Figure 5. Size distribution of industrial diamonds. Sample 1 (blue): median = 3.1 μm, sample 2 (red): median = 20.3 μm. The black curves represent the result of the laser diffraction analysis of the respective samples. This proves that the CAMSIZER M1 delivers exact size data even for very small particles. Right: CAMSIZER M1 images of industrial diamonds.
Application Example: Standard glass beads
Glass spheres with a defined size distribution are often used to test and qualify particle analysers. With the CAMSIZER M1, the glass samples PS313 (10 - 100 μm) and PS202 (3 - 30 μm) from Whitehouse Scientific were analysed (Fig. 6). Sample preparation was carried out with the dry dispersion module M-Jet. For both materials, the results are within the specified tolerances of the standards.
Figure 6. Left. CAMSIZER M1 analysis of the PS313 sample, two measurements each on two different slides (red / blue). Right: CAMSIZER M1 analysis of the sample PS202. The black reference curves indicate the tolerance range of the standards. Centre: particle images of PS313 sample.

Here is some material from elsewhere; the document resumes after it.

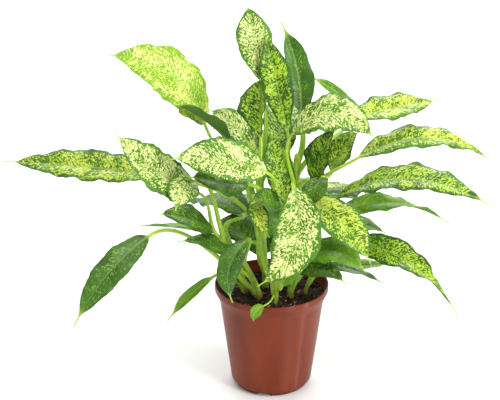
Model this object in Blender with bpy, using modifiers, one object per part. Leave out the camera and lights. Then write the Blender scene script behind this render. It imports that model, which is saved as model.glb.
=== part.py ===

Static image analysis with the new CAMSIZER M1 is suitable for a variety of different applications. Particularly for very small particles, the CAMSIZER M1 impresses with its outstanding accuracy and reliable shape analysis. With the M-Jet module, homogeneous and efficient dispersion of dry powders is easily achieved. Fully automatic measuring procedure and various evaluation options make the CAMSIZER M1 the ideal measuring device for all applications in a size range from 0.5 µm to 1500 µm.